The collection agent 112 then updates the collection history table in step 512 to store data about the current collection process, such as, for example, import start time, and data start checkpointing marker, as well as current status of the collecting process.
Once the data from the transaction log has been collected (step 514), the collection history table is updated in step 516 to record the import end time and any other additional information, such as, for example, status information.
Additional data may then be collected in step 518 from the temporary trace table 412. Trace and transactional data are combined into an intermediate package in step 520, after which the collection agent 112 marks end time and status of the collection in the collection table in step 522.
The intermediate file 208 is sent to the repository agent 222 on the repository machine in step 524. The status of transferring the intermediate file 208 may be recorded in the collection table as well. The intermediate file 208 may be encrypted before the transfer. The collection table is set up in such a way that if any of the operations performed by the collection agent, including transferring of the data to the repository agent, fail, the next time that the collection process is run, the collection agent 112 will collect all data that has not been fully collected in the previous collection.
When transfer of the intermediate file 208 to the repository is complete, the collection agent 212 handshakes with the repository agent 222 at 526 to transfer control over the intermediate file 208. After the intermediate file 208 is transferred, the collection process is complete at 528.
Importing data into the repository 110 is performed by the repository agent 222. In one embodiment of the invention, the repository agent 222 runs as a service on the repository machine. After the intermediate file 208 is received from the collection agent, the repository agent 222 extracts the data from the intermediate file 208, decrypts it and uses it to populate the repository 110. After importing is complete, the data is ready to be viewed and queried. The intermediate file 208 may also be stored on the repository machine or in the archive 210.
The repository agent 222 may be located on the same machine as the server 110. A single repository agent 222 may service multiple repository servers 110 or multiple instances of one server. In an alternative embodiment of the invention, the repository agent 222 is located on a separate machine and communicates with the database server 110 through the network, thus making the performance load lighter for the machine 600.

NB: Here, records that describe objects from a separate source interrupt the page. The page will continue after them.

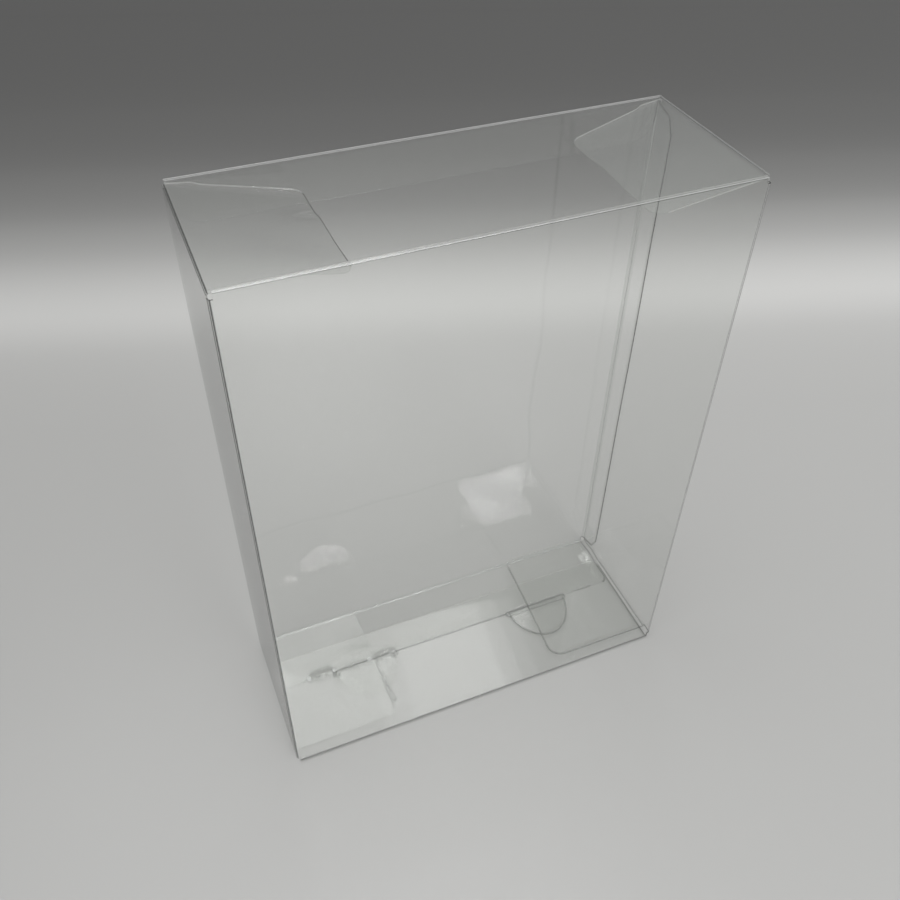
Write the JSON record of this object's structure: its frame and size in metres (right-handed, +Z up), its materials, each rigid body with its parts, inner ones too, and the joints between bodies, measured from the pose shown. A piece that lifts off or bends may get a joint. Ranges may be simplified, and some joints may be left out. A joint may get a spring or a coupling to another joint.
{
  "type": "clear display box",
  "caption": "Tall folded box of clear plastic film with a hinged tuck lid, dust flaps and an interlocked bottom, for showing a boxed product.",
  "frame": {"origin": "middle of the footprint, on the surface that the box stands on", "axes": "+X along the wide front to the right, +Y from the front to the back, +Z up to the lid"},
  "size_m": [0.14, 0.053, 0.192],
  "materials": {
    "clear_film": "clear, glossy, faintly cool"
  },
  "bodies": {
    "box_body": {"box_body": "clear_film"},
    "lid": {"lid": "clear_film"}
  },
  "joints": [
    {"name": "lid_hinge", "type": "hinge", "parent": "box_body", "child": "lid", "pos_m": [0, -0.0254, 0.192], "axis": [1, 0, 0], "range_deg": [0, 135]}
  ]
}
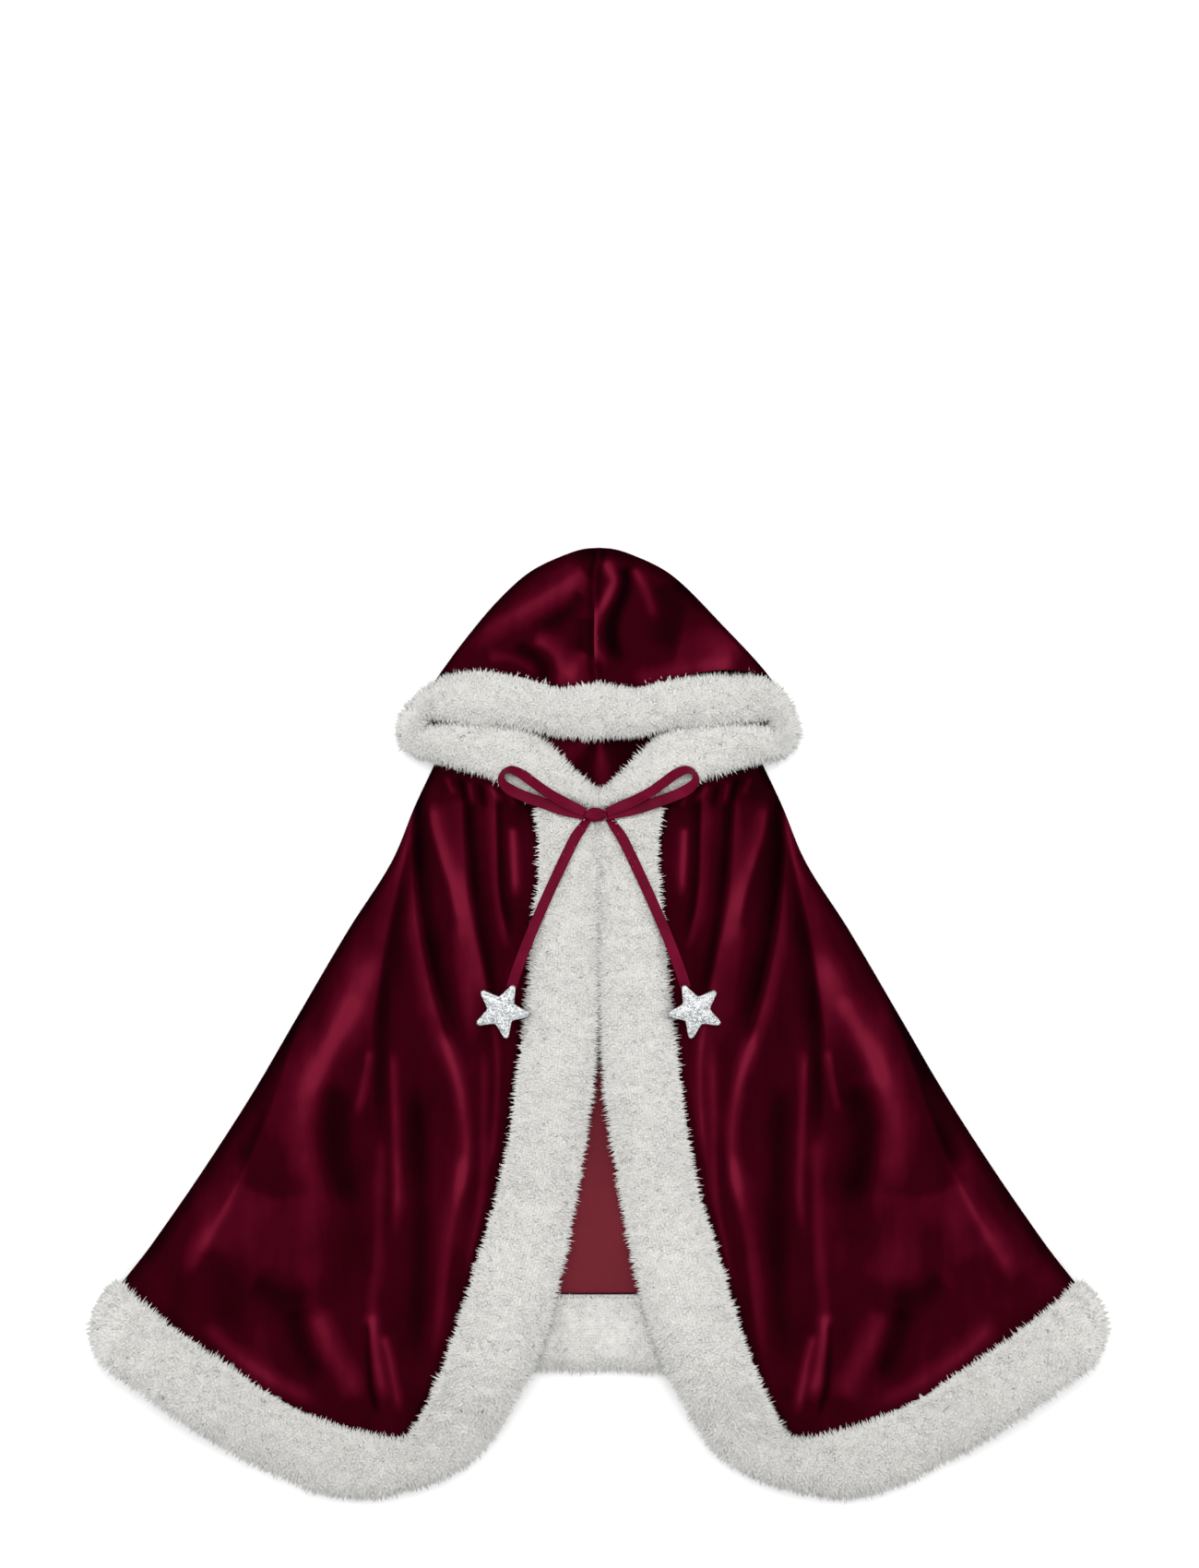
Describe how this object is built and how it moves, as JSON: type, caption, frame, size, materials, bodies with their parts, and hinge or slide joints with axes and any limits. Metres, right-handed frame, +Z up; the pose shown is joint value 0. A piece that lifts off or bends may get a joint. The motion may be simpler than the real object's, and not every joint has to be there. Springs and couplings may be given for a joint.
{
  "type": "hooded costume cape",
  "caption": "Child's hooded costume cape in dark red velvet, lined, edged with white faux fur and tied at the neck with a ribbon bow that ends in padded stars.",
  "frame": {"origin": "on the floor under the middle of the cape as it lies on its back, at the bottom centre of its box", "axes": "+X towards the wearer's left side as the cape lies face up, seen on the viewer's right; +Y from the hem to the hood; +Z up from the floor"},
  "size_m": [0.88, 0.8261, 0.0345],
  "materials": {
    "velvet": "crushed short-pile velvet, near black in the folds, wine red where the pile catches the light",
    "lining": "plain matt woven lining, dusty red",
    "white_fur": "thick white faux fur, short fuzzy tips",
    "satin_ribbon": "single-faced satin ribbon, wine red, soft shine",
    "silver_glitter": "silver glitter cloth, fine sparkling grain",
    "wadding": "white polyester wadding"
  },
  "bodies": {
    "back": {"back_velvet": "velvet", "nape_velvet": "velvet", "left_yoke_velvet": "velvet", "right_yoke_velvet": "velvet", "back_lining": "lining", "neck_binding": "lining", "nape_lining": "lining", "left_yoke_lining": "lining", "right_yoke_lining": "lining", "hem_fur": "white_fur", "left_collar_fur": "white_fur", "right_collar_fur": "white_fur", "left_lower_lip_fur": "white_fur", "right_lower_lip_fur": "white_fur", "knot": "satin_ribbon", "left_tie": "satin_ribbon", "right_tie": "satin_ribbon"},
    "left_front": {"left_front_velvet": "velvet", "left_front_lining": "lining", "left_front_fur": "white_fur", "left_front_hem_fur": "white_fur", "left_tail": "satin_ribbon"},
    "right_front": {"right_front_velvet": "velvet", "right_front_lining": "lining", "right_front_fur": "white_fur", "right_front_hem_fur": "white_fur", "right_tail": "satin_ribbon"},
    "left_star": {"left_star_back": "silver_glitter", "left_star_padding": "wadding", "left_star_front": "silver_glitter"},
    "right_star": {"right_star_back": "silver_glitter", "right_star_padding": "wadding", "right_star_front": "silver_glitter"},
    "left_loop": {"left_loop": "satin_ribbon"},
    "right_loop": {"right_loop": "satin_ribbon"},
    "hood": {"left_hood_velvet": "velvet", "right_hood_velvet": "velvet", "left_hood_lining": "lining", "right_hood_lining": "lining", "left_upper_lip_fur": "white_fur", "right_upper_lip_fur": "white_fur"}
  },
  "joints": [
    {"name": "left_front_fold", "type": "hinge", "parent": "back", "child": "left_front", "pos_m": [-0.0012, 0.163, 0.0215], "axis": [-0.6845, -0.7286, 0.0238], "range_deg": [0, 110]},
    {"name": "right_front_fold", "type": "hinge", "parent": "back", "child": "right_front", "pos_m": [0.0012, 0.163, 0.0215], "axis": [-0.6845, 0.7286, -0.0238], "range_deg": [0, 110]},
    {"name": "left_loop_lift", "type": "hinge", "parent": "back", "child": "left_loop", "pos_m": [-0.0133, 0.182, 0.0255], "axis": [0, 1, 0], "range_deg": [0, 35]},
    {"name": "right_loop_lift", "type": "hinge", "parent": "back", "child": "right_loop", "pos_m": [0.0083, 0.182, 0.0255], "axis": [0, -1, 0], "range_deg": [0, 35]},
    {"name": "left_star_turn", "type": "hinge", "parent": "left_front", "child": "left_star", "pos_m": [-0.075, 0.0305, 0.0236], "axis": [0, 0, 1], "range_deg": [-30, 30]},
    {"name": "right_star_turn", "type": "hinge", "parent": "right_front", "child": "right_star", "pos_m": [0.075, 0.0305, 0.0236], "axis": [0, 0, -1], "range_deg": [-30, 30]},
    {"name": "hood_fold", "type": "hinge", "parent": "back", "child": "hood", "pos_m": [0, 0.2505, 0.028], "axis": [1, 0, 0], "range_deg": [0, 100]}
  ]
}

Repository server 110 may have its own transaction logs 608, used to preserve integrity of the data trail database 606. However, these transaction logs 608 are more of a feature of the repository being a database, rather than a requirement of the system. In an alternative embodiment of the invention, the repository database 606 may be implemented as a file system.
The archive 210 may be used for housing audit data as determined by the system administrator. Such data may be arranged, for example, for copying onto more permanent storage medium, such as, for example, backup tapes. The management console 106 may be used to set up preferences for archiving of data in the archive 210. In one embodiment of the invention, the system administrator may set the date ranges for data stored in the archive 210. In another embodiment of the invention, the system administrator may use the management console 106 to set up filters for the audit data to be stored in the archive 210. Such filters may be based, for example, on specific tables and databases, as well as the kind of data to be stored, such as, for example, information about who modified data in the databases or who viewed which data in the databases. The archive 210 may itself be one or multiple databases with their own recovery mechanisms.
In an alternative embodiment of the invention, the collection agents 112 periodically check for updated configuration information, as illustrated in
The system may be set up in such a way that, if there is no communication between the collection agent and management console 106 for a predetermined period of time, the collection agents attempt to restore the configuration but, meanwhile, continue to collect audit data. By allowing the agents to operate independently, the system ensures that the audit might not be tampered with by interrupting the network access from the management console 106 to the collection agents 112. In an alternative embodiment of the invention, system 10 may keep track of when the network is unavailable and may record that information as part of the audit data.
The configuration files used by the collection agents 112 may be in any standard of proprietary format, as deemed appropriate by one skilled in the art. For example, the configuration files may be XML files. Each collection agent maintains a copy of its configuration file at all times in order to be able to operate if the management console 106 goes down. In case the repositories 110 are also down, the collection agents 112 may queue data to ensure that no data is lost. In one embodiment of the invention, collection agents 112 do not store state data or collected data on the target database; instead they store the data locally in the agent or on a separate machine.
Because of the restricted access permissions on the target databases 104 and repository 110, the installation of system 10 may be separated into two or more steps performed by people with separate assigned roles. For example, the database maintainers may set up databases 104 and install the collection agents 112, without having write access to the repositories 110 or the management console 106. In turn, the audit managers may install and create repositories 110 and the management console 106, without having the write access target databases 104. Depending on where the collection agent 112 is located, the database maintainers or the audit managers may be responsible for setting up the collection agent. In an alternative embodiment of the invention, a separate manager may be assigned to the installation of the collection agents 112.
In order to facilitate the separate installation steps, software for the system 10 may be provided on multiple media, for example, on multiple CDs, each containing programs and instruction for a particular installation step. The companies using system 10 and intending to ensure the utmost audit integrity may assign different people to separate installation and maintenance tasks, making sure that no single person has write access to both the target database machines and the audit repository machines. The starting and ending of the operation of the collection agents may also be recorded as part of the audit data, in order to maintain information about when the data is collected. While the system 10 cannot prevent tampering, it can detect it by maintaining a thorough audit log and auditing the database transaction log. If the database transaction log 204 has been tampered with, such tampering may be detectable through log sequence numbers, which are recorded in the transaction log 204.
If a person skilled in the art determines that the system 10 needs additional security, a firewall may be installed between the data side 116 and the audit side 118. Additional security measure may be taken, as deemed necessary by one skilled in the art.
In the most practical and secure system, the databases 104 are on a separate machine from at least the audit repository 110 and other audit data. However, with appropriate authentication requirements and policies for separating user tasks, the processes may be stored in a common machine.
While this invention has been particularly shown and described with references to preferred embodiments thereof, it will be understood by those skilled in the art that various changes in form and details may be made therein without departing from the scope of the invention encompassed by the appended claims.